== SOURCE DATA ==
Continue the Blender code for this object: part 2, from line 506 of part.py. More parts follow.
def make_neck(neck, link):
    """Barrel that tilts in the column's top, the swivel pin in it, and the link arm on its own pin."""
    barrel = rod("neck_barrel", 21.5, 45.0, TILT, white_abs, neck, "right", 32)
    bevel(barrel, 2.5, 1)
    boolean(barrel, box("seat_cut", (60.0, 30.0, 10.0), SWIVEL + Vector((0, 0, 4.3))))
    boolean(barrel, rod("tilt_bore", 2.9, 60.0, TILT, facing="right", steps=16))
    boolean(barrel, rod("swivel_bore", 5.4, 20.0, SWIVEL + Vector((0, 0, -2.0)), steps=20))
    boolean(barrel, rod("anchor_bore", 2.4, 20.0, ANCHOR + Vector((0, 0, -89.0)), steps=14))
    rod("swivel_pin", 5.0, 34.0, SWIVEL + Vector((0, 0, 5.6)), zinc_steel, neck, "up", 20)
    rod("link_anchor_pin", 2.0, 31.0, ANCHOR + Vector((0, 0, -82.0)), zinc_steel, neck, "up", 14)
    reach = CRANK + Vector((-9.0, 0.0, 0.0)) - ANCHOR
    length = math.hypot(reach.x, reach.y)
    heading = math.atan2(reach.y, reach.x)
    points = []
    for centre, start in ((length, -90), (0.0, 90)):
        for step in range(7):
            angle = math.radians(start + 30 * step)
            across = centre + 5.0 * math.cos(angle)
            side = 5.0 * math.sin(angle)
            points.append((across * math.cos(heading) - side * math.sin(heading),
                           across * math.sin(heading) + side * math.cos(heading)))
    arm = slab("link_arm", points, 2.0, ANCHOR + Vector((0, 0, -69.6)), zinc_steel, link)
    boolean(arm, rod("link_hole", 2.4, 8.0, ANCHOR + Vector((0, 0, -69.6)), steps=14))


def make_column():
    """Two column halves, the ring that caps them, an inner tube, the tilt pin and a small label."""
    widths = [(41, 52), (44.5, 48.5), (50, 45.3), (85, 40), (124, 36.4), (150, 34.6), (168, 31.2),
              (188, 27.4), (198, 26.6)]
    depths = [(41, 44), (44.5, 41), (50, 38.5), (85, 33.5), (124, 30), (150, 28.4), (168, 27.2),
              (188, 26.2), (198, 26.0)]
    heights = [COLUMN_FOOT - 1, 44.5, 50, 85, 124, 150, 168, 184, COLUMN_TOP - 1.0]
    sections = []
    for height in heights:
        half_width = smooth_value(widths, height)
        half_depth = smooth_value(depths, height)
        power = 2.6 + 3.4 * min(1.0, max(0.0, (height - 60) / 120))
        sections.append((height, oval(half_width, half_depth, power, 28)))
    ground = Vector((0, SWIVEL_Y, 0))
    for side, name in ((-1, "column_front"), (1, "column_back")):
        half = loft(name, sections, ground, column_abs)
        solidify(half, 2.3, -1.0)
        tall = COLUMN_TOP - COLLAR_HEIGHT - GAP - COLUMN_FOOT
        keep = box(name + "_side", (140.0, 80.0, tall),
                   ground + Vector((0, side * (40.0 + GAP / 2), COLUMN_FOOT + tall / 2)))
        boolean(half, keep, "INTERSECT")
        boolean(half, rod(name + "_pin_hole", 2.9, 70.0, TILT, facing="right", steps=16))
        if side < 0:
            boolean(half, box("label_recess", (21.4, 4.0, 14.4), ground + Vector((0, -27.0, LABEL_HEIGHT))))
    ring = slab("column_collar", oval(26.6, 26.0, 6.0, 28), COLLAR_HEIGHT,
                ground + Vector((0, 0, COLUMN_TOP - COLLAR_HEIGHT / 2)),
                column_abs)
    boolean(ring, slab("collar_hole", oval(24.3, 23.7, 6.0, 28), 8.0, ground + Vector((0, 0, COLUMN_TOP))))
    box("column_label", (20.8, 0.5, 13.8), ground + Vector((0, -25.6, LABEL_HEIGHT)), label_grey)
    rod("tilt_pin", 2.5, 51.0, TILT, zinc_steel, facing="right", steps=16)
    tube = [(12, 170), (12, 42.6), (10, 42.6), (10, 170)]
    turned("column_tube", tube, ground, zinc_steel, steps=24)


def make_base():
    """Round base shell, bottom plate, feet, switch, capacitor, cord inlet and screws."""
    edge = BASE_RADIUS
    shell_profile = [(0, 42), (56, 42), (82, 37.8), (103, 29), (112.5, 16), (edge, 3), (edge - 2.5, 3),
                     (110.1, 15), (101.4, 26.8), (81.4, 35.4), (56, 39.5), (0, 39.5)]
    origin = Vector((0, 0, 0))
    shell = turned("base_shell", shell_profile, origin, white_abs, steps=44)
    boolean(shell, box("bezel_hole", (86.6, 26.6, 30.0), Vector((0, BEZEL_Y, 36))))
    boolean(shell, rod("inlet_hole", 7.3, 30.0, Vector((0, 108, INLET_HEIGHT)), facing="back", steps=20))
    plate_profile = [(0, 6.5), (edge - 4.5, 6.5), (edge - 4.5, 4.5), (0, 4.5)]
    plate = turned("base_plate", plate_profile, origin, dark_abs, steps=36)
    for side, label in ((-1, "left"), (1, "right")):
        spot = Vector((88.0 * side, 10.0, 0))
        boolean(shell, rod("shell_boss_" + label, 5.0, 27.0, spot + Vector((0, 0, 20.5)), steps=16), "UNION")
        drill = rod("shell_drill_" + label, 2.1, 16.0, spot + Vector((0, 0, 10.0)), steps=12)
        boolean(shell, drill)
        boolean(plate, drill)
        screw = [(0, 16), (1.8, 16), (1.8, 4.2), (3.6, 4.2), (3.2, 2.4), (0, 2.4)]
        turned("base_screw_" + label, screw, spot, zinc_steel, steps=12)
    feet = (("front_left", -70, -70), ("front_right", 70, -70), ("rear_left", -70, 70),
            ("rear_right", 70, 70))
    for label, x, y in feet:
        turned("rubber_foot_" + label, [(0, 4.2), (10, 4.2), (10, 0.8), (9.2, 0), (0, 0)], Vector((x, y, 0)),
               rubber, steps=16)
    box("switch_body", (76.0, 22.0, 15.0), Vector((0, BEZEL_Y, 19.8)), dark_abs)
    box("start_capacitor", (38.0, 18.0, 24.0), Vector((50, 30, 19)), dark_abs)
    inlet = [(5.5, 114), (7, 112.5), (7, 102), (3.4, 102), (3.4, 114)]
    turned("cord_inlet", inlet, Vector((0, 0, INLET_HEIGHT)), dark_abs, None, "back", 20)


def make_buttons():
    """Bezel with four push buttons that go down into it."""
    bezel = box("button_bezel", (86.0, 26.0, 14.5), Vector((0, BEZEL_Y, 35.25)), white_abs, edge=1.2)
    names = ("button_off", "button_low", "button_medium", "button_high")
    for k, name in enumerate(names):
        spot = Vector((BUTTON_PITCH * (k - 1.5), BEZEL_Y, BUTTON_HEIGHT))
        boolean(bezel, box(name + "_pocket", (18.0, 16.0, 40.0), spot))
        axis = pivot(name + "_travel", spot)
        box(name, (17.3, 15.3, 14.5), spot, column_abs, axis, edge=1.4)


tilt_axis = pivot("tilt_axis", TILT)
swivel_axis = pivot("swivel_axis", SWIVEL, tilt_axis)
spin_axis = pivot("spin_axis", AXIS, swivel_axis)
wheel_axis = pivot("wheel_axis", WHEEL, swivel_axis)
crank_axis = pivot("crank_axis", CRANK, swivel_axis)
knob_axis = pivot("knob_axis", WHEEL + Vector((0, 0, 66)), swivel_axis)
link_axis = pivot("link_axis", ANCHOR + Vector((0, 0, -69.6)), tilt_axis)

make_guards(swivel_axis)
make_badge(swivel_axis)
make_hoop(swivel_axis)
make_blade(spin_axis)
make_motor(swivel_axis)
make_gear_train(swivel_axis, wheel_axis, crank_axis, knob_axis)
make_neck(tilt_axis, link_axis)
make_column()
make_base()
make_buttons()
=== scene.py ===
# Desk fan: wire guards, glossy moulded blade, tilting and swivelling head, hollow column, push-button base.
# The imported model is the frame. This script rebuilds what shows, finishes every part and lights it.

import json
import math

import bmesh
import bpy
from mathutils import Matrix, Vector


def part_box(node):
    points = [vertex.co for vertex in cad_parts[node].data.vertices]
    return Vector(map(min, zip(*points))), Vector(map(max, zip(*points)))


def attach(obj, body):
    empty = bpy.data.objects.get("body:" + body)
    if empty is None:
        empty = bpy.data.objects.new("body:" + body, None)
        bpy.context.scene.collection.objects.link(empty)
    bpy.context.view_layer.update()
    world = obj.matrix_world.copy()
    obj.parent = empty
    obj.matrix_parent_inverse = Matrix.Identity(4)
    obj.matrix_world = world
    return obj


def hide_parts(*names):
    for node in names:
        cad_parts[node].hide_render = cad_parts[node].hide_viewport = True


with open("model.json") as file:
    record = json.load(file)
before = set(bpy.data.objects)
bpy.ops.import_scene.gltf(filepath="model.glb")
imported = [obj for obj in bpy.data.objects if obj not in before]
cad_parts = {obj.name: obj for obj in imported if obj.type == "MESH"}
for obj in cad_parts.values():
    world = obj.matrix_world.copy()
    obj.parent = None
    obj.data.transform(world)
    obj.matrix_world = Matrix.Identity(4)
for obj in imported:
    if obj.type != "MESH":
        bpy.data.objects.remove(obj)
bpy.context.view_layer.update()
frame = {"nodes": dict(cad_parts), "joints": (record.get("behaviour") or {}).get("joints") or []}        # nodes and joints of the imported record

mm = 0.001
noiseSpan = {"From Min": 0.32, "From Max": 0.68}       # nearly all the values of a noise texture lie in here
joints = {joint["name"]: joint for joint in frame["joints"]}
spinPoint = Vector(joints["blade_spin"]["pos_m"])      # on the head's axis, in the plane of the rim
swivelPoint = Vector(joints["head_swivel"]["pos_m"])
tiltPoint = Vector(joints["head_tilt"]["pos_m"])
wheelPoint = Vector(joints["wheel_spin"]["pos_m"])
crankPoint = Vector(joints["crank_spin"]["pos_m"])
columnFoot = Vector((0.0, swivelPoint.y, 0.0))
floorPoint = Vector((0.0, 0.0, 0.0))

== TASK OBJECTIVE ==
Lines from the start of the material above through the line containing "0, -69.6)), steps=14))" are to be duplicated exactly, and only those.

== SOLUTION FOR THIS TASK ==
Continue the Blender code for this object: part 2, from line 506 of part.py. More parts follow.
def make_neck(neck, link):
    """Barrel that tilts in the column's top, the swivel pin in it, and the link arm on its own pin."""
    barrel = rod("neck_barrel", 21.5, 45.0, TILT, white_abs, neck, "right", 32)
    bevel(barrel, 2.5, 1)
    boolean(barrel, box("seat_cut", (60.0, 30.0, 10.0), SWIVEL + Vector((0, 0, 4.3))))
    boolean(barrel, rod("tilt_bore", 2.9, 60.0, TILT, facing="right", steps=16))
    boolean(barrel, rod("swivel_bore", 5.4, 20.0, SWIVEL + Vector((0, 0, -2.0)), steps=20))
    boolean(barrel, rod("anchor_bore", 2.4, 20.0, ANCHOR + Vector((0, 0, -89.0)), steps=14))
    rod("swivel_pin", 5.0, 34.0, SWIVEL + Vector((0, 0, 5.6)), zinc_steel, neck, "up", 20)
    rod("link_anchor_pin", 2.0, 31.0, ANCHOR + Vector((0, 0, -82.0)), zinc_steel, neck, "up", 14)
    reach = CRANK + Vector((-9.0, 0.0, 0.0)) - ANCHOR
    length = math.hypot(reach.x, reach.y)
    heading = math.atan2(reach.y, reach.x)
    points = []
    for centre, start in ((length, -90), (0.0, 90)):
        for step in range(7):
            angle = math.radians(start + 30 * step)
            across = centre + 5.0 * math.cos(angle)
            side = 5.0 * math.sin(angle)
            points.append((across * math.cos(heading) - side * math.sin(heading),
                           across * math.sin(heading) + side * math.cos(heading)))
    arm = slab("link_arm", points, 2.0, ANCHOR + Vector((0, 0, -69.6)), zinc_steel, link)
    boolean(arm, rod("link_hole", 2.4, 8.0, ANCHOR + Vector((0, 0, -69.6)), steps=14))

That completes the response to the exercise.